Copy exactly the run of lines that begins at the line with "Give this object's" and ends at the final line of the entries.

____________

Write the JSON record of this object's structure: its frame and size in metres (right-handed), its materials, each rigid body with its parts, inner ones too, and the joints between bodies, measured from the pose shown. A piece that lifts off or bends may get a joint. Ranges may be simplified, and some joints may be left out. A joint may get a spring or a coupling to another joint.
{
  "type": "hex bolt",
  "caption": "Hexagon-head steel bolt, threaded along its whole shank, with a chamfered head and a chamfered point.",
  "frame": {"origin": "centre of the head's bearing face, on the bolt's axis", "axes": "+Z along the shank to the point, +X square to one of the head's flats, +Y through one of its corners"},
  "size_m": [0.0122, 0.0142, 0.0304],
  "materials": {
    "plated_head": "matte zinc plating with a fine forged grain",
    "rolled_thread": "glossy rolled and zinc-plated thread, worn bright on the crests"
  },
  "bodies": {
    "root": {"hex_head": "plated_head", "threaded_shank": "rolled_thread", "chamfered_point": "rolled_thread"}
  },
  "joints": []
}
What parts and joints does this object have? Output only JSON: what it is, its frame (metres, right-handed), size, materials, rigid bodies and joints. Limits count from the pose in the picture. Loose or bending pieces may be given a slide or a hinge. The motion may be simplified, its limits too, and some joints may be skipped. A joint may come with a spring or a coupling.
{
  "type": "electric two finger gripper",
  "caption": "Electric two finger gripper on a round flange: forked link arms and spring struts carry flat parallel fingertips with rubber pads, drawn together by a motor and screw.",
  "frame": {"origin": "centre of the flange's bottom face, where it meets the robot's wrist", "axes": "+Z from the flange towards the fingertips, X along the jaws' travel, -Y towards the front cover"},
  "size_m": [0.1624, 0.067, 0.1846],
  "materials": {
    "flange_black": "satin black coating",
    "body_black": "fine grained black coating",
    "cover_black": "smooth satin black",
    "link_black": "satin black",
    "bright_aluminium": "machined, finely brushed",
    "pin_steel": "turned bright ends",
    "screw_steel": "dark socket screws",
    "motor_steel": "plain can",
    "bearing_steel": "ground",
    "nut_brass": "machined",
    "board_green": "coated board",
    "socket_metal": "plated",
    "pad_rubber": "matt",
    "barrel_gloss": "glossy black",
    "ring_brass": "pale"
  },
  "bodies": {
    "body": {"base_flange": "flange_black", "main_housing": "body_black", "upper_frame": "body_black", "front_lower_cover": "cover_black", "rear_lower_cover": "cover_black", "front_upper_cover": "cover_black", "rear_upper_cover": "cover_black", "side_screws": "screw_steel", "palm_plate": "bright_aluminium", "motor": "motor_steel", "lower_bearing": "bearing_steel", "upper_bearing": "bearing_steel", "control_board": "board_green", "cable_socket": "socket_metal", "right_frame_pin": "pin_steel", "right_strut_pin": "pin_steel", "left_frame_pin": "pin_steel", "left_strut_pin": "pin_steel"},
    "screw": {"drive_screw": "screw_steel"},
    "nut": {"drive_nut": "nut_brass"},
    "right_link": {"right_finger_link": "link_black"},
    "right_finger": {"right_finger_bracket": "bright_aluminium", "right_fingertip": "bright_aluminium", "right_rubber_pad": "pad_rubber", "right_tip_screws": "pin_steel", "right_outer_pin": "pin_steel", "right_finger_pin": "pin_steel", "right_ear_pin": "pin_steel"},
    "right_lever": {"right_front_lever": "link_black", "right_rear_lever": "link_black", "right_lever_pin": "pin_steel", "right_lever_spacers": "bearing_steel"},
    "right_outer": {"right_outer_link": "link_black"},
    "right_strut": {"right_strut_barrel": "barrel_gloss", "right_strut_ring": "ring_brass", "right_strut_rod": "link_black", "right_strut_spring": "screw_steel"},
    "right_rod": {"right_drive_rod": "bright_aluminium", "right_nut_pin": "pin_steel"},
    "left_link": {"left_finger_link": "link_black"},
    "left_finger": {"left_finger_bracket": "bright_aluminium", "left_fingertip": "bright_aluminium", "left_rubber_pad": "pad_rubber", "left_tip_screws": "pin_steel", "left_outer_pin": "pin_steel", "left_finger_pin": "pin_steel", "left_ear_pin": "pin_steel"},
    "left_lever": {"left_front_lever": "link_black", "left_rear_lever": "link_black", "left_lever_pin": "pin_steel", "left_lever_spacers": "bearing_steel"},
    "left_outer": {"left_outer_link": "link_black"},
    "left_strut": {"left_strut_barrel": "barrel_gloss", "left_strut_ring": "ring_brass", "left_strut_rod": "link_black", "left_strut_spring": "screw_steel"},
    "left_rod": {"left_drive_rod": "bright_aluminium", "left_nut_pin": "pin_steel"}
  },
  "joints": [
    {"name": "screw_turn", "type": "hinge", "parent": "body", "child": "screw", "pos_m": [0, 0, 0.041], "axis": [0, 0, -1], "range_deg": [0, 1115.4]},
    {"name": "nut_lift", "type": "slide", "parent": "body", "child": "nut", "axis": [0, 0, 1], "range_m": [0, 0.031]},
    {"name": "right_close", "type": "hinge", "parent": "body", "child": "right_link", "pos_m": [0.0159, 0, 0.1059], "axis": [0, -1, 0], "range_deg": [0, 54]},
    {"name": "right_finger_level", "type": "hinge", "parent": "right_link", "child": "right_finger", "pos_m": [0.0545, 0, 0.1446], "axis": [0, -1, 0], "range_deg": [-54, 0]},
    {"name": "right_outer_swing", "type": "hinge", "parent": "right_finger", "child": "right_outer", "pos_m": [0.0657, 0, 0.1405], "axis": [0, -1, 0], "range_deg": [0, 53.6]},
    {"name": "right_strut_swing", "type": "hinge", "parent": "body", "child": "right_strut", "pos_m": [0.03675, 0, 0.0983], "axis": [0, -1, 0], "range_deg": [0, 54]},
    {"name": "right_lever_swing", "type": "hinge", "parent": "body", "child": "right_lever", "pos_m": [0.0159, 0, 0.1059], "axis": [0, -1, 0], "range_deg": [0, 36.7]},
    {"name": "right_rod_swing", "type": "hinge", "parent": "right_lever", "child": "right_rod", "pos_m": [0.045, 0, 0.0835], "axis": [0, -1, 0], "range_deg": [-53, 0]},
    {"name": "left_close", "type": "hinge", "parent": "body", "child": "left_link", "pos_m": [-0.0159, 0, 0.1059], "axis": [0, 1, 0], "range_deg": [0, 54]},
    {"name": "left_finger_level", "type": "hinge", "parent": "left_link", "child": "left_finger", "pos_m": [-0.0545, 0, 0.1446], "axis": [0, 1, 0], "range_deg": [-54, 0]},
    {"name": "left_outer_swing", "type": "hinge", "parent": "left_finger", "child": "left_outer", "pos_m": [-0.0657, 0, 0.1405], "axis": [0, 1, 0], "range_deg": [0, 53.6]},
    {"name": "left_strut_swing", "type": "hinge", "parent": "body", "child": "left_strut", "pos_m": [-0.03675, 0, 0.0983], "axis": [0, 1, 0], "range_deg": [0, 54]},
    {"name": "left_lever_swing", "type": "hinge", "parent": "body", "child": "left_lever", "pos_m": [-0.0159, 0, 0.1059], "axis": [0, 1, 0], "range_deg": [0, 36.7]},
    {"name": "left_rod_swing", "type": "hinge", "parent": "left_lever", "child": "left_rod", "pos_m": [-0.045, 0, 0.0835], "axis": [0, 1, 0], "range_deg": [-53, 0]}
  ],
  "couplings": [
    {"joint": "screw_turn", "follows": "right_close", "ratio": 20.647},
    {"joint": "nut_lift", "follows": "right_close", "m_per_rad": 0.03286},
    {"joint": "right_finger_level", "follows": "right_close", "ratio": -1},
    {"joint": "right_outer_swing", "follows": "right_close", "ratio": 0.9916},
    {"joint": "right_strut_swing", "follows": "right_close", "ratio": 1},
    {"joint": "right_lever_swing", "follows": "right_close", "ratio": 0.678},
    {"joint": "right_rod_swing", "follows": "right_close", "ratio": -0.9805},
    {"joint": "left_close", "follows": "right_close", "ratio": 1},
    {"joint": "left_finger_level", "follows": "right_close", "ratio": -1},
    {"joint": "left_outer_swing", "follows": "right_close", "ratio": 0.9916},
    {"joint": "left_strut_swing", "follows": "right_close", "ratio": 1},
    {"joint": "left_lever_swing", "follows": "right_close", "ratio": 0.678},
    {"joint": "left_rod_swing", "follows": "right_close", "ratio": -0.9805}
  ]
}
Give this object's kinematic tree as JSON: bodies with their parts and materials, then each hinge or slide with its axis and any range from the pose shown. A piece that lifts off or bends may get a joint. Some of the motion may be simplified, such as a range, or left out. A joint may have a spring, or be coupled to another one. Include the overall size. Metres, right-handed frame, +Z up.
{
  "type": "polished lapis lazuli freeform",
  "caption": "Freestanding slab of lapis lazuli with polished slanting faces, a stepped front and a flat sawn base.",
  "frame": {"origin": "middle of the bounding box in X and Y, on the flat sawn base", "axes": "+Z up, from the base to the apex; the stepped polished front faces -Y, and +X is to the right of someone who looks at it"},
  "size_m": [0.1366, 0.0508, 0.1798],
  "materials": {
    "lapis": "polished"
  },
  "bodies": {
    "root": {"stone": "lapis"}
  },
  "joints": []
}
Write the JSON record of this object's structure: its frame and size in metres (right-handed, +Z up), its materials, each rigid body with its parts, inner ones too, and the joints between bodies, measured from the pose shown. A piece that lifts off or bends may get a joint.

____________

Result of this task:
Give this object's kinematic tree as JSON: bodies with their parts and materials, then each hinge or slide with its axis and any range from the pose shown. A piece that lifts off or bends may get a joint. Some of the motion may be simplified, such as a range, or left out. A joint may have a spring, or be coupled to another one. Include the overall size. Metres, right-handed frame, +Z up.
{
  "type": "polished lapis lazuli freeform",
  "caption": "Freestanding slab of lapis lazuli with polished slanting faces, a stepped front and a flat sawn base.",
  "frame": {"origin": "middle of the bounding box in X and Y, on the flat sawn base", "axes": "+Z up, from the base to the apex; the stepped polished front faces -Y, and +X is to the right of someone who looks at it"},
  "size_m": [0.1366, 0.0508, 0.1798],
  "materials": {
    "lapis": "polished"
  },
  "bodies": {
    "root": {"stone": "lapis"}
  },
  "joints": []
}
Write the JSON record of this object's structure: its frame and size in metres (right-handed, +Z up), its materials, each rigid body with its parts, inner ones too, and the joints between bodies, measured from the pose shown. A piece that lifts off or bends may get a joint.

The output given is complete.